Above a squiggle of precipitous bends along a toll road is Hafjell, a village that ‒ like Lillehammer and Gudbrandsdalen ‒ hosted the Winter Olympics. It’s part of the Hafjell Alpine Centre, that offers more than 25 miles of slopes at varying levels of difficulty. The overall drop on the mountain is 2740 feet. The Pellestova Hotel feels like a haven amid sheep-filled meadows surrounded by the healing beauty of lichen, lakes, and wooden farmhouses where wildflowers grow from sod roofs and clanking cowbells punctuate the bucolic atmosphere. So far from the madding crowd – in summer the hotel is almost empty ‒ all you can do is relax. And breathe.

Nadine Burzler


After channelling your inner Viking in the crisp mountain air for a couple of days, head south-west for the beaches, Bøkeskogen, and natural mineral water springs of the Larvik municipality in Vestfold County.

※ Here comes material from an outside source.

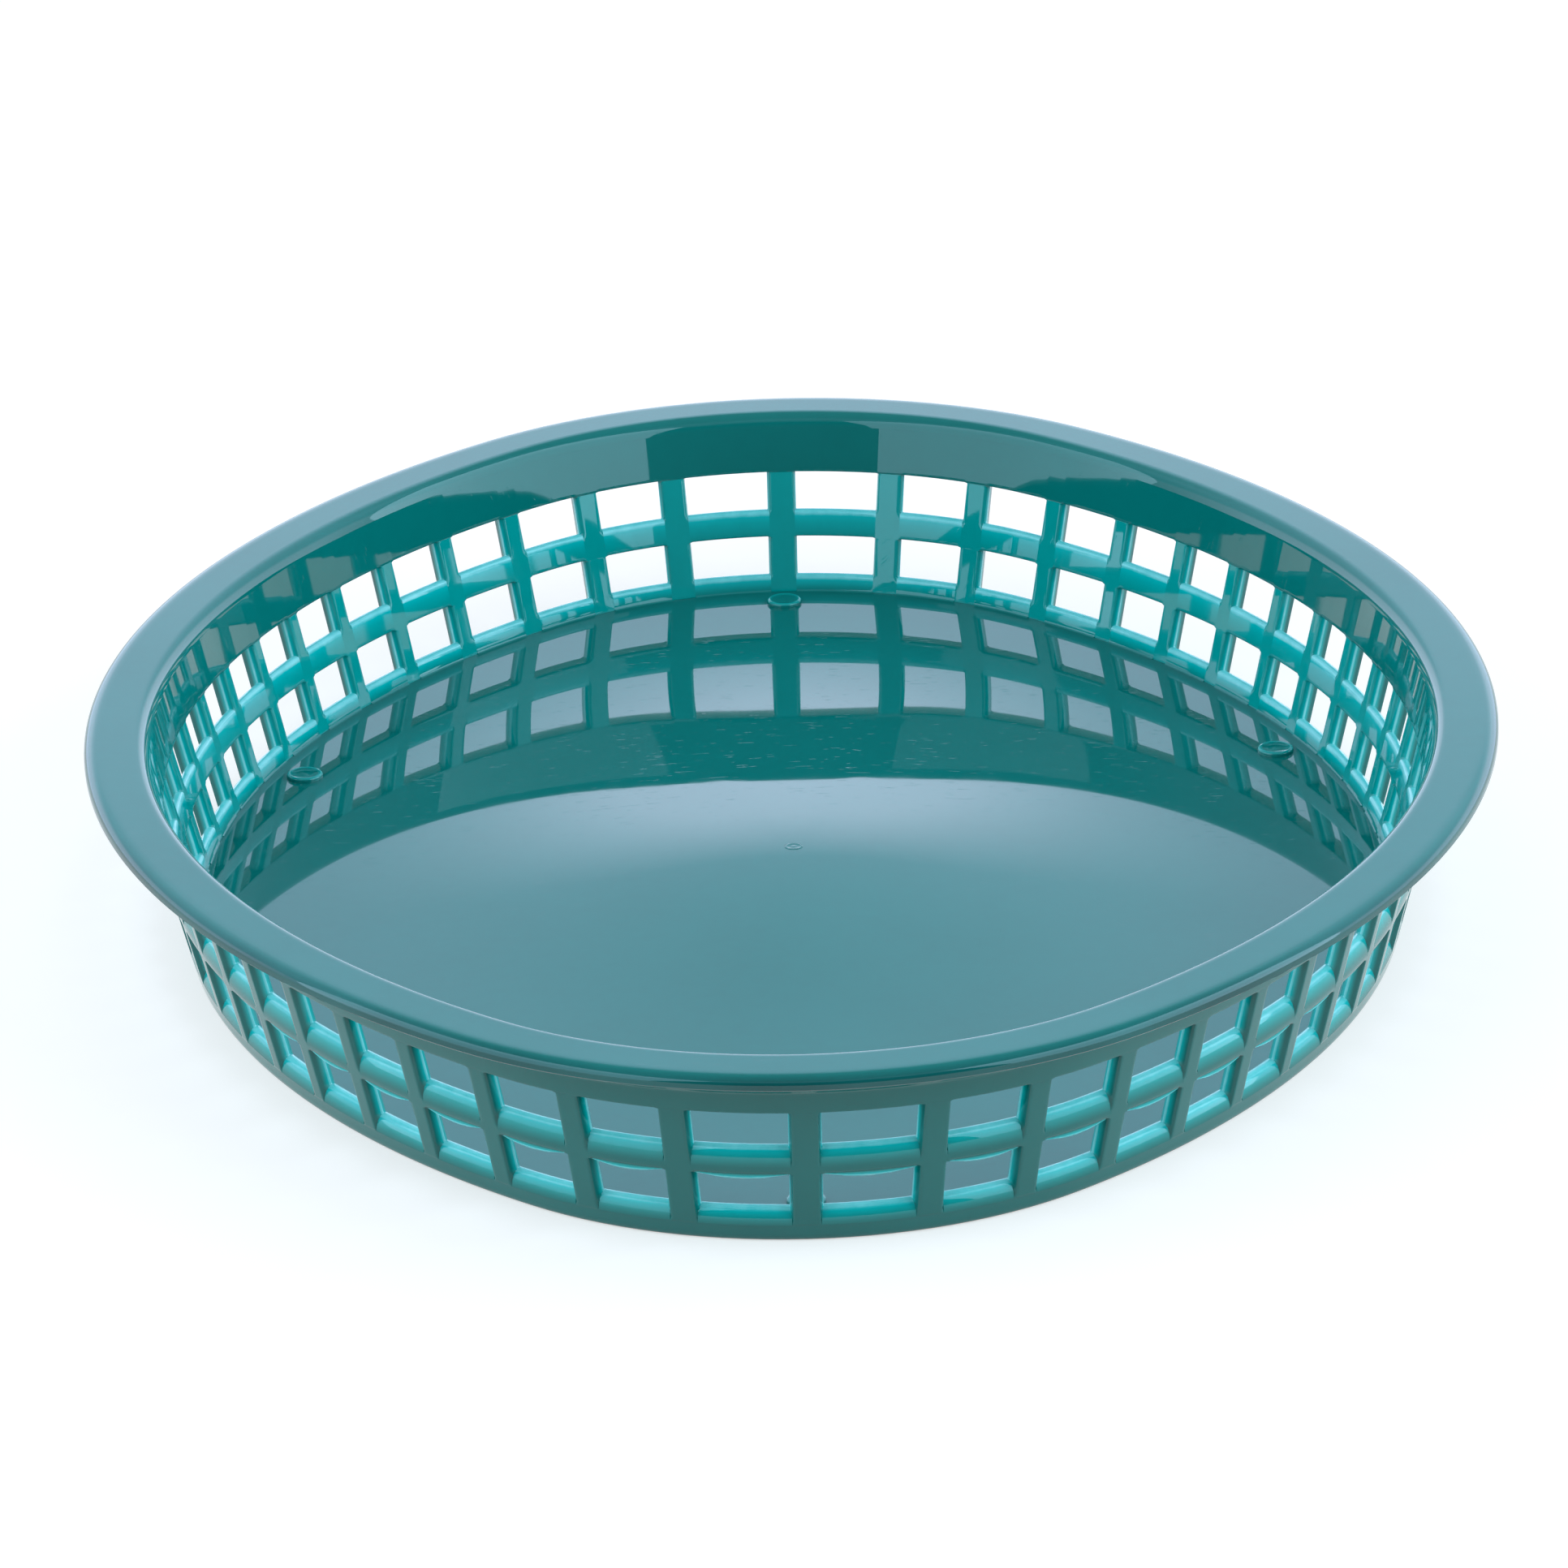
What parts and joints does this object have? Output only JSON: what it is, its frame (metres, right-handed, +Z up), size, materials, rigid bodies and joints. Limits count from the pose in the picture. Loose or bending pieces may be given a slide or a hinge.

Take in lungfuls of negatively-charged ions with a walk through Larvik’s magnificent protected Beech Forest that stretches inwards along Farris Lake, just 10 minutes on foot from the harbour.

Around 16 minutes by car from the forest, the Foldvik Family Park’s pool and petting zoo will keep bored children amused for hours. Also worth exploring is Mølen, Norway's largest beach of rolling stones, a 20-minute drive just west of Stavern, a small town south of the city of Larvik.

The 230 stone cairns and heaps of boulders laid out in parallel rows are all Iron Age burial mounds and you’ll find more than 100 species of rock including Larvikite, Norway's national stone, named after the area. Vistas around here are spectacular as is the birdlife with 316 migrant species.

Check into the Farris Bad hotel straddling beach and town, which also boasts Norway’s biggest spa. Spend a blissful afternoon or two exploring saunas with sea views; ice baths, and pools that massage your feet. For a break from seafood, try dinner at the New Ambassador Indian Restaurant within walking distance from the hotel. The chicken curry is good.

The ferry to Jutland in the north of Denmark leaves from Larvik at 7 am sharp.